DO THIS:
In the data, extract each line that holds the string "Blender".

MATERIAL PROVIDED:
=====

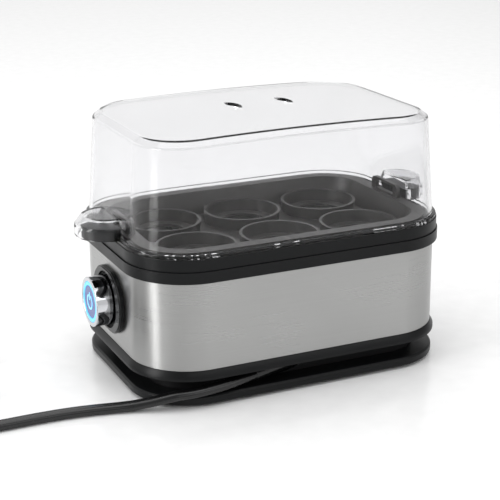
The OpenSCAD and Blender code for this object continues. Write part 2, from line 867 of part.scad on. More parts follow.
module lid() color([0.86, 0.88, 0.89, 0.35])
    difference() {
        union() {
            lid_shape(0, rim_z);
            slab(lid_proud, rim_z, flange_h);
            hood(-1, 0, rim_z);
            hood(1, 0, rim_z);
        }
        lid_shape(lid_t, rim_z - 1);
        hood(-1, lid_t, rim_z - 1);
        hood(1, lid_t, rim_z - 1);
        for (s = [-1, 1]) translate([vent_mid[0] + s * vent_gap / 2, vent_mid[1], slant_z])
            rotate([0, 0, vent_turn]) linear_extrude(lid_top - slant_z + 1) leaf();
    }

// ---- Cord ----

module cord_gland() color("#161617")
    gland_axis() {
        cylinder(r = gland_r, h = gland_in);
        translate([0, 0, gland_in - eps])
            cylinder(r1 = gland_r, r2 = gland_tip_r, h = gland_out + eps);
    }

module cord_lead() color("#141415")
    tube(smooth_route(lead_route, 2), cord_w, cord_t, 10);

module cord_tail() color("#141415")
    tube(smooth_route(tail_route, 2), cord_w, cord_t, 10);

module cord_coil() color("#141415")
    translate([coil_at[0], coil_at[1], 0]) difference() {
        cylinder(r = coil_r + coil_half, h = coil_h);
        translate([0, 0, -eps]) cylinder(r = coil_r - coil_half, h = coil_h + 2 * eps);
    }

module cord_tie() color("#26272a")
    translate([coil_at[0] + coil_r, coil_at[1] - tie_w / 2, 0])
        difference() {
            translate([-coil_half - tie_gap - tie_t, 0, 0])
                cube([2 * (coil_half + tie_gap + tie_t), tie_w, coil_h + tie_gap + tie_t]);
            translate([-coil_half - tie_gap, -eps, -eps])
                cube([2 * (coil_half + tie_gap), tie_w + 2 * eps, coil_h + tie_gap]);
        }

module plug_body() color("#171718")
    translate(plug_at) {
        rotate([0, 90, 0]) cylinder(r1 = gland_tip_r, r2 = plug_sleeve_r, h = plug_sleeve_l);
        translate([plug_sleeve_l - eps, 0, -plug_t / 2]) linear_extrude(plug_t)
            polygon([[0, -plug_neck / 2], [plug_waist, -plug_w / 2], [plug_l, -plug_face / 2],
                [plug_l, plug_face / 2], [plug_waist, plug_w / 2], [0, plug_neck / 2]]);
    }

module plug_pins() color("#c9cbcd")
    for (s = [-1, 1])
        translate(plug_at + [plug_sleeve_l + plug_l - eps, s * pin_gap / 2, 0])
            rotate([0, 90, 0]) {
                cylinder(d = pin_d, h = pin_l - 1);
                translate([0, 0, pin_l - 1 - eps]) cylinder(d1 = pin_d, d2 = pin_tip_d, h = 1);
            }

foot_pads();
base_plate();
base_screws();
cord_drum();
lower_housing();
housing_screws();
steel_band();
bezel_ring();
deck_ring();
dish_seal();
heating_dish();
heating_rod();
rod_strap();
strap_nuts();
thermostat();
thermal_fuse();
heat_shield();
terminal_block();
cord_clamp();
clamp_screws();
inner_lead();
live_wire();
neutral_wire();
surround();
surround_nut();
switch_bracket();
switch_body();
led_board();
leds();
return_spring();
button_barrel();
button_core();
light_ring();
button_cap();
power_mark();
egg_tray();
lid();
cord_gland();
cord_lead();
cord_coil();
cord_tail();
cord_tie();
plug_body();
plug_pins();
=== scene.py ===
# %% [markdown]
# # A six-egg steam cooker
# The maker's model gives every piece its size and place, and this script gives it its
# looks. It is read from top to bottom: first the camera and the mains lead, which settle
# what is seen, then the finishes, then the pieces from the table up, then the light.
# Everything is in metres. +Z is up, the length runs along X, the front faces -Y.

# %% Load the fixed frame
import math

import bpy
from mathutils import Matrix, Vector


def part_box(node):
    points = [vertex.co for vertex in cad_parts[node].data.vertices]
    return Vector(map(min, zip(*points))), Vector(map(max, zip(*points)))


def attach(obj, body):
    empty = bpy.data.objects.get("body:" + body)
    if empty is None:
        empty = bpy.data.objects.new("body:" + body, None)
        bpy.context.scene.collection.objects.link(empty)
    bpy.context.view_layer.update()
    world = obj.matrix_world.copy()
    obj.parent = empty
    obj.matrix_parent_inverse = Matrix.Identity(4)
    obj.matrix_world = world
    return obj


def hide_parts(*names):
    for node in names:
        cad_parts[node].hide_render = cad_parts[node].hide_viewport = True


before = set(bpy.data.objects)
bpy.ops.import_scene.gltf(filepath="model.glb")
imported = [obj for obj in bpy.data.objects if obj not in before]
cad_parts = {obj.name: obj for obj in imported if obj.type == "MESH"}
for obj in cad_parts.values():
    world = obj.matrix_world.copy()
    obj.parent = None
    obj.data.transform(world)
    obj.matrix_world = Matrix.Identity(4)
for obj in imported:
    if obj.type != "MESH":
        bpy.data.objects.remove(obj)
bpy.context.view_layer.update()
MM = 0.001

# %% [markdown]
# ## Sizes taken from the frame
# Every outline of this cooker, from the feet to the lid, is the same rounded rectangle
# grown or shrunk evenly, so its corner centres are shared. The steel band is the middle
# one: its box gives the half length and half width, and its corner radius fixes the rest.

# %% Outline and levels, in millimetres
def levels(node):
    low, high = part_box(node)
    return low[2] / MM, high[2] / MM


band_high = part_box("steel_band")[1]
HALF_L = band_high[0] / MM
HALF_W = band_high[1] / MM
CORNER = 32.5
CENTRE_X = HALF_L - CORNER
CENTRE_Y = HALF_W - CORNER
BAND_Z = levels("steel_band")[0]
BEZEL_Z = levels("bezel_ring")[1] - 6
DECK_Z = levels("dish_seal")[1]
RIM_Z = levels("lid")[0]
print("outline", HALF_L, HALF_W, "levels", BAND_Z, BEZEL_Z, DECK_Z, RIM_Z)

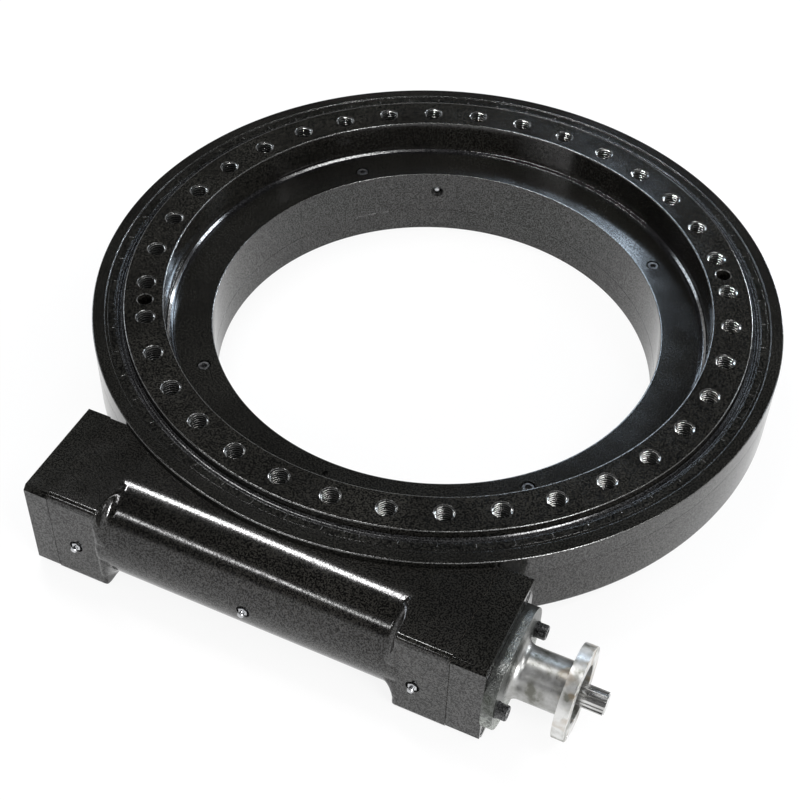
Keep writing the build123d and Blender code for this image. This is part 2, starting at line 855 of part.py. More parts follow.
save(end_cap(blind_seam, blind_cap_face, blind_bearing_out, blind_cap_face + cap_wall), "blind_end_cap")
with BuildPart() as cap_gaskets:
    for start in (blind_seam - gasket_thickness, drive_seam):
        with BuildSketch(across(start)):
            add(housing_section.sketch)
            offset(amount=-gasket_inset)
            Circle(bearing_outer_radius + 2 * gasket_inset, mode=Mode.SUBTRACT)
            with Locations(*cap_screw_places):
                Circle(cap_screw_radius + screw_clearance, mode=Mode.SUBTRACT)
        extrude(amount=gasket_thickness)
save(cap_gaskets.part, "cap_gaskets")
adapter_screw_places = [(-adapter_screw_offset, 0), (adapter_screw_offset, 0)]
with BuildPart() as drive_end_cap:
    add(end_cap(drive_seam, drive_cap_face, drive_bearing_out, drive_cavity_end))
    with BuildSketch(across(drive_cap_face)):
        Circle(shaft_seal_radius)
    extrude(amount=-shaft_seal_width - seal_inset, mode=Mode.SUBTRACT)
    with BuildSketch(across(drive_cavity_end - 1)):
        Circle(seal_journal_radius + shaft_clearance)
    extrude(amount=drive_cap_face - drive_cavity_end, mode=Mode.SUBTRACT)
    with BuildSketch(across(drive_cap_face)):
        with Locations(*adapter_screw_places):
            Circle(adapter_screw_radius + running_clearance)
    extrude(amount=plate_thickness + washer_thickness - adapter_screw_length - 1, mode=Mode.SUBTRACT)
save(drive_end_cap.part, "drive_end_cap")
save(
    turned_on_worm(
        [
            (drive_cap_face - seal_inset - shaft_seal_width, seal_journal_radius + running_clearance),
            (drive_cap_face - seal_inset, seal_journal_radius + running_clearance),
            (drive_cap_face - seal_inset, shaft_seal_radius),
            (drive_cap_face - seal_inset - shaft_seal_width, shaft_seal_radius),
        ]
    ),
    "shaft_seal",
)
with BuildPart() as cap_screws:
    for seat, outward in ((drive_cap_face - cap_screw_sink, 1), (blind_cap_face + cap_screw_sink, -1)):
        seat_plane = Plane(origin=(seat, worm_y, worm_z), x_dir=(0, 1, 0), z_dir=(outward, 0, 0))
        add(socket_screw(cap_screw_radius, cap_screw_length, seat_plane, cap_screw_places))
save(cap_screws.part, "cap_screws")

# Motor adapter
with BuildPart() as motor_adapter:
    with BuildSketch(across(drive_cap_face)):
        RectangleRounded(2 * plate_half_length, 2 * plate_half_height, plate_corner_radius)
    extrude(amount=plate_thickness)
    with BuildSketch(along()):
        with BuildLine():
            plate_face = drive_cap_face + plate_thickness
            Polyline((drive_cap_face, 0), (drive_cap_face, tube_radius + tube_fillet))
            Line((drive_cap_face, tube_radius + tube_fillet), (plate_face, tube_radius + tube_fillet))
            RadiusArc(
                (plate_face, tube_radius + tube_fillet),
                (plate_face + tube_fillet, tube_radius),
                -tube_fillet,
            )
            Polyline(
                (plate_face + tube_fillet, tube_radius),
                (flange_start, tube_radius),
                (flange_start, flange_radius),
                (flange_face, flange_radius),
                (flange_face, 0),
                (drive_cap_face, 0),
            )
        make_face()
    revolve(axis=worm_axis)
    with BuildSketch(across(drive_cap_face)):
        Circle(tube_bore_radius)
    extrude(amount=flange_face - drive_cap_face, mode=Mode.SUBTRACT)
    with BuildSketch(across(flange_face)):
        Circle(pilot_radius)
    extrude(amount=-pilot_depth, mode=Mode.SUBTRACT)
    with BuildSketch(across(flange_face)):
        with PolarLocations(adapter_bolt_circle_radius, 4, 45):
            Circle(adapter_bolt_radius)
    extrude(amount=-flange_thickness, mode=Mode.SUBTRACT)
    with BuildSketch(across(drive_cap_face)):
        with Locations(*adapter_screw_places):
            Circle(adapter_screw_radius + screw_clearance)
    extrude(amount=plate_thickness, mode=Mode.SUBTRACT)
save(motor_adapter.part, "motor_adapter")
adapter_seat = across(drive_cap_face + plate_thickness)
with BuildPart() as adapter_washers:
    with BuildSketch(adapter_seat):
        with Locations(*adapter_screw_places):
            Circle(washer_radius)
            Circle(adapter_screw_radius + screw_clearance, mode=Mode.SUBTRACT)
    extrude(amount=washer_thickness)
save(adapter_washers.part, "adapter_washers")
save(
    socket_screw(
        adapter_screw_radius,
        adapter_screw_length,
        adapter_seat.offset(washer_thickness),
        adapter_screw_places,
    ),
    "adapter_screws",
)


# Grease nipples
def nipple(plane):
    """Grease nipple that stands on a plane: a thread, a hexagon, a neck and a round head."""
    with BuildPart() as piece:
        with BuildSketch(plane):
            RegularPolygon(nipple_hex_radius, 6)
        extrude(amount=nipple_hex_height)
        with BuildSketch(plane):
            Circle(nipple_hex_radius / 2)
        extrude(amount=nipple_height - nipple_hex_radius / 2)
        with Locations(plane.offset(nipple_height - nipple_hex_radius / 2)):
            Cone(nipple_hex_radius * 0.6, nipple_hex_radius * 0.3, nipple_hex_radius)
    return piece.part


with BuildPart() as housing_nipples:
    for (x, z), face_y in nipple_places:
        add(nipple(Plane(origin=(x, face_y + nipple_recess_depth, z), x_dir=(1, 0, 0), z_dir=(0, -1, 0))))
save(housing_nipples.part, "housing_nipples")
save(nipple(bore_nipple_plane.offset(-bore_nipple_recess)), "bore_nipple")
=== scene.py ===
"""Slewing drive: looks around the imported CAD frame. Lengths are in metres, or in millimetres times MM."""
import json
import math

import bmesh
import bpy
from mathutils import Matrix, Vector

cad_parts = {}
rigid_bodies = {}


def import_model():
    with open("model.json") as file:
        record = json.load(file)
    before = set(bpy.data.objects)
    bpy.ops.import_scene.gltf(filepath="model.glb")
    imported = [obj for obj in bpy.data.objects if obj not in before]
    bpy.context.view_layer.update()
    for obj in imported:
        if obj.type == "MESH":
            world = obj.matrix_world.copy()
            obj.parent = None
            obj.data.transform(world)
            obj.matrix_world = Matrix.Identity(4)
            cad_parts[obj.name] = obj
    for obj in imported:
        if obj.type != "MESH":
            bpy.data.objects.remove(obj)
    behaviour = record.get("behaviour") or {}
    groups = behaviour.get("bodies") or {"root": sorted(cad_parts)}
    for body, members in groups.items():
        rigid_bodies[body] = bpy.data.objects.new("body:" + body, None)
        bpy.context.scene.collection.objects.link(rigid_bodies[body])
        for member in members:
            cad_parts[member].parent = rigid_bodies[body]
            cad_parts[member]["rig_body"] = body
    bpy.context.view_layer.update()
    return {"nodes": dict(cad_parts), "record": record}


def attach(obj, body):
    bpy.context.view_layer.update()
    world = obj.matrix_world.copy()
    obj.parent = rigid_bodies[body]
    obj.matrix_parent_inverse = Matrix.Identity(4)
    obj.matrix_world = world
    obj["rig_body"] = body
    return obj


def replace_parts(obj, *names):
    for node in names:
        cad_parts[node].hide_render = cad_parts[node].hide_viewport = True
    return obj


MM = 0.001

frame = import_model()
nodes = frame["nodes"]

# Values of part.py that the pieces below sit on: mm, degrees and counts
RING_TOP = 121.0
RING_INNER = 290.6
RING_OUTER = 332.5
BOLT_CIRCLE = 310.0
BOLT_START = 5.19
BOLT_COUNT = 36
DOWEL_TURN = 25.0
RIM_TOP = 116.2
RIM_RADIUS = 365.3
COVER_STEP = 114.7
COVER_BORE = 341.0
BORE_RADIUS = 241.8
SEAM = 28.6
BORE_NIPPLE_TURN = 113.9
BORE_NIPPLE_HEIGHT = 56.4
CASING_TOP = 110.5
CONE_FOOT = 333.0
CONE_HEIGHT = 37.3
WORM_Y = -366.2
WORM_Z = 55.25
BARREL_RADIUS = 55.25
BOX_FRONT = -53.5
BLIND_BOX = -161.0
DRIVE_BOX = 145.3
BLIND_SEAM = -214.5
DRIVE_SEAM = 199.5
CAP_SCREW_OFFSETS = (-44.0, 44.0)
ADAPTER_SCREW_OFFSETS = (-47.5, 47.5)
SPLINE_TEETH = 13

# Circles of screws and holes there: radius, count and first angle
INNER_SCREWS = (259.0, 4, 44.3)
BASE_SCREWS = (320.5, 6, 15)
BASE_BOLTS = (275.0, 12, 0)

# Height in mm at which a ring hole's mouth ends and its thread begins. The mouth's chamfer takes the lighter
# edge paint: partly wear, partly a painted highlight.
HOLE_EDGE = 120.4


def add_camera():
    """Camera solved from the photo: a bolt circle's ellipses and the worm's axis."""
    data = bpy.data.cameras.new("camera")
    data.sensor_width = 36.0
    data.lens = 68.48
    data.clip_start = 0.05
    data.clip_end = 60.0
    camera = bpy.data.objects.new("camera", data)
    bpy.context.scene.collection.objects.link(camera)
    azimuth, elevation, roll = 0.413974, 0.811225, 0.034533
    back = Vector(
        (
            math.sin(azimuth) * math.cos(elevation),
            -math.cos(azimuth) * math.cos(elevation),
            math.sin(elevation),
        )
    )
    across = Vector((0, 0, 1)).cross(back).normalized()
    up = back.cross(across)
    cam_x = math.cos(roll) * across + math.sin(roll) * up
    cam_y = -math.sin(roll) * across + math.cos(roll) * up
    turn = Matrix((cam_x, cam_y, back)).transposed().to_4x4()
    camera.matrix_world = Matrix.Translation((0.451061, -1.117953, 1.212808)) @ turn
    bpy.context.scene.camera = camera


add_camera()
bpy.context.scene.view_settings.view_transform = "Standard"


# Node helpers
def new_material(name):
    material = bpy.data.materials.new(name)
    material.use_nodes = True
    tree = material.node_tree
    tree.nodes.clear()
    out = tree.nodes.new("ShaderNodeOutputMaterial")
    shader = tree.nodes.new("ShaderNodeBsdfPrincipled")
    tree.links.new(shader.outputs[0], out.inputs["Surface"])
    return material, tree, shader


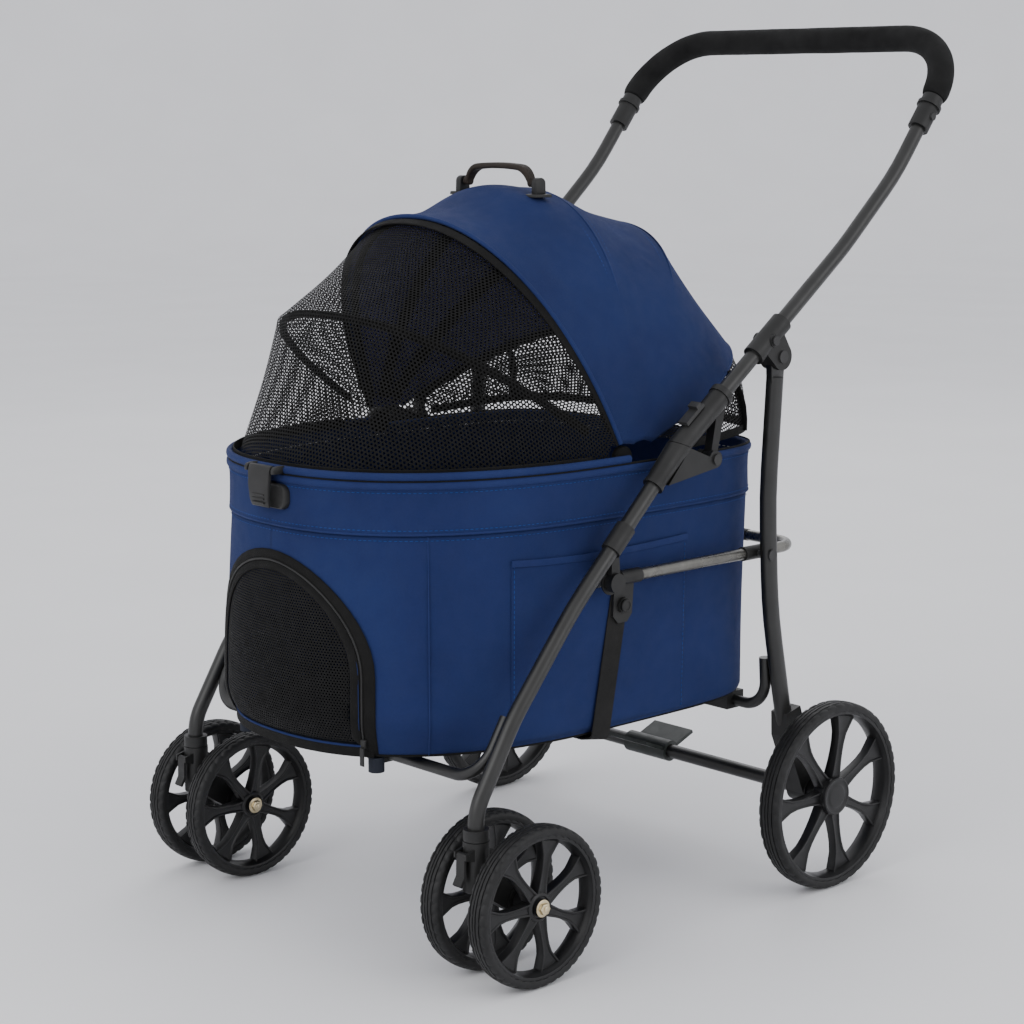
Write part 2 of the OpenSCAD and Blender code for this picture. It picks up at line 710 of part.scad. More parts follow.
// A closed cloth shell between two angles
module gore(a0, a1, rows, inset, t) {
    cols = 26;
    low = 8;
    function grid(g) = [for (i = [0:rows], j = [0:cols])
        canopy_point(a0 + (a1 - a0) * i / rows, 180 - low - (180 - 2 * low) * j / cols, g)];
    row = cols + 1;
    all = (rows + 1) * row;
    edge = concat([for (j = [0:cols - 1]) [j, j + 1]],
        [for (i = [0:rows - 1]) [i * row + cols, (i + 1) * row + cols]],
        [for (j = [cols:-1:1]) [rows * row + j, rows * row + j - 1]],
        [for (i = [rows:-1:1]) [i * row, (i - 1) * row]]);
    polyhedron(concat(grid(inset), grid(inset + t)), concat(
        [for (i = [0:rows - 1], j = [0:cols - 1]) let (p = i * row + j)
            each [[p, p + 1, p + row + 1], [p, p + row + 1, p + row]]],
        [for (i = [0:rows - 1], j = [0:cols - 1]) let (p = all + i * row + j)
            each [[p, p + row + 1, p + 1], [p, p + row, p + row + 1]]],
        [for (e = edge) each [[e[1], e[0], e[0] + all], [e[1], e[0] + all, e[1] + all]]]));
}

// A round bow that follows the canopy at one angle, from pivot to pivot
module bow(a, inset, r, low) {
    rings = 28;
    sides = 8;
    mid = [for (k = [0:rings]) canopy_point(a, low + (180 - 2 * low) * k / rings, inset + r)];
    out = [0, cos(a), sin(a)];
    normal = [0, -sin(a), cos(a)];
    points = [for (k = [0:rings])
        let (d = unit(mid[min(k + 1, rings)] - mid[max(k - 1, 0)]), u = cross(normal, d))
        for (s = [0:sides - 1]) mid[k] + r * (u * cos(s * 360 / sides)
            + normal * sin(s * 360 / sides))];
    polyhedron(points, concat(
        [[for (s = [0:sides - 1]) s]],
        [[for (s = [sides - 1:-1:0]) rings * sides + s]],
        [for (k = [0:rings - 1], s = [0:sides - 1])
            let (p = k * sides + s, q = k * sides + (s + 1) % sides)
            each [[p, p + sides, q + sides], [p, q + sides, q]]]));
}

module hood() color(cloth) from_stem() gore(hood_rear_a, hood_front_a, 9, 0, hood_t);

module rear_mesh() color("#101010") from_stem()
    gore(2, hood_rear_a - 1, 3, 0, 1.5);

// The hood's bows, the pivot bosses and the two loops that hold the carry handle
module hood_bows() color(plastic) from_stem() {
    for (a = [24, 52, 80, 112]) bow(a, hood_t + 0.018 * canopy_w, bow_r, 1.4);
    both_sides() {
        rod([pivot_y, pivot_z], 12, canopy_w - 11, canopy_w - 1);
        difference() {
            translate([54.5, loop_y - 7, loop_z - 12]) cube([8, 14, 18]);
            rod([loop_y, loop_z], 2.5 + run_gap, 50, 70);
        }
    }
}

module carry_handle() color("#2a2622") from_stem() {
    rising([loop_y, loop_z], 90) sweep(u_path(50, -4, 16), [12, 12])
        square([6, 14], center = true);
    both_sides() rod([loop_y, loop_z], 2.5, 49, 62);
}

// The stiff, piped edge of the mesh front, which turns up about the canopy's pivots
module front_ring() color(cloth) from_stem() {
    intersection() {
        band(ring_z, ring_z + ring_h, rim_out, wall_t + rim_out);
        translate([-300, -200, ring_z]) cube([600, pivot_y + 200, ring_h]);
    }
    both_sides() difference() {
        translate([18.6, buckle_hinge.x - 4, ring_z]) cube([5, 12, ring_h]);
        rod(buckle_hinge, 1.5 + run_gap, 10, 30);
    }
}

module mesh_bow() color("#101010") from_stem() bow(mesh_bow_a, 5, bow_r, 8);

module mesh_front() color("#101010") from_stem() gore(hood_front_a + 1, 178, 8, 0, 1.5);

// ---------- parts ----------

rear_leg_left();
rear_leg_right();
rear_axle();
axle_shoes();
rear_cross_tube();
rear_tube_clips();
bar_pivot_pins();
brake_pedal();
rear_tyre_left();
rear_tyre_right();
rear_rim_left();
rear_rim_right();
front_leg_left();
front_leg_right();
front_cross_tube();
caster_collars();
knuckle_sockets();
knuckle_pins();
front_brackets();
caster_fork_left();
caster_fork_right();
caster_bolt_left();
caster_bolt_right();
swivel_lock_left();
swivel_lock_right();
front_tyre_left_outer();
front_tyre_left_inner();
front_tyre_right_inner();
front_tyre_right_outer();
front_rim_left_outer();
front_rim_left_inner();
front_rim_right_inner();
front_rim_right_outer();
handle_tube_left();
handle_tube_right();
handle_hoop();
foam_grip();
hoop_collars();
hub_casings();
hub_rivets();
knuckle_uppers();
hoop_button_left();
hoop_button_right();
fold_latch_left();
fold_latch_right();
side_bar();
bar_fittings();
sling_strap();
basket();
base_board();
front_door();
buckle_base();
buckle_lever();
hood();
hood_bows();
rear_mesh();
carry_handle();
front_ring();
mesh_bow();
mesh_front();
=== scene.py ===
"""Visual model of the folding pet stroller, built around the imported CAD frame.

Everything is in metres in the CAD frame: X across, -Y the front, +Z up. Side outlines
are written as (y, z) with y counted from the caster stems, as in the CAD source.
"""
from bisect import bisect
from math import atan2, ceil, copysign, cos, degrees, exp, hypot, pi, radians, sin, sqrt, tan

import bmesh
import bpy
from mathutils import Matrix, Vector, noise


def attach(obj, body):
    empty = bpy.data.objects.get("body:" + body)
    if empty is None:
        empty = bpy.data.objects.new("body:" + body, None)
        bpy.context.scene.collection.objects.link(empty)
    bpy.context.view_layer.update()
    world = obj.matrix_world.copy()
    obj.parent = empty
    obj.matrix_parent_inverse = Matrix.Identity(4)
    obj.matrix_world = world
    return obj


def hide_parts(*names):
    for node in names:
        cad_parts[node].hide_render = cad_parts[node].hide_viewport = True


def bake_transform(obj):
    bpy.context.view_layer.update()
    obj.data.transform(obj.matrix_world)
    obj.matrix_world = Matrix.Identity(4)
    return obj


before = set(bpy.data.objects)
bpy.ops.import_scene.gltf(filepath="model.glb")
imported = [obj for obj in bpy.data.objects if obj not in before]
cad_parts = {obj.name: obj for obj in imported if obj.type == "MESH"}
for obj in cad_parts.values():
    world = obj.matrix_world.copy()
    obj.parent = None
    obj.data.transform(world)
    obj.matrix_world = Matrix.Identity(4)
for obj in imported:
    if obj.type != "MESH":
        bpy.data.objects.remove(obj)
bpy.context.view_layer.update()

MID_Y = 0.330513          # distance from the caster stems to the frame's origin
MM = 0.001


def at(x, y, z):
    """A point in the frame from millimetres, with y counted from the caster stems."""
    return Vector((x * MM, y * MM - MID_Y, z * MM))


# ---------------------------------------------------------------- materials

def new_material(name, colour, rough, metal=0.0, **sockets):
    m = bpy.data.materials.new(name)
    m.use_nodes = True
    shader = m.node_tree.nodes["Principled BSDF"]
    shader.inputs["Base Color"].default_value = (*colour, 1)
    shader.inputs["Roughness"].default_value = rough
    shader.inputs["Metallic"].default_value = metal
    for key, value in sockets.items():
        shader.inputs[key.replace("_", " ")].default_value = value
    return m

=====

FINISHED ANSWER:
The OpenSCAD and Blender code for this object continues. Write part 2, from line 867 of part.scad on. More parts follow.
Keep writing the build123d and Blender code for this image. This is part 2, starting at line 855 of part.py. More parts follow.
Write part 2 of the OpenSCAD and Blender code for this picture. It picks up at line 710 of part.scad. More parts follow.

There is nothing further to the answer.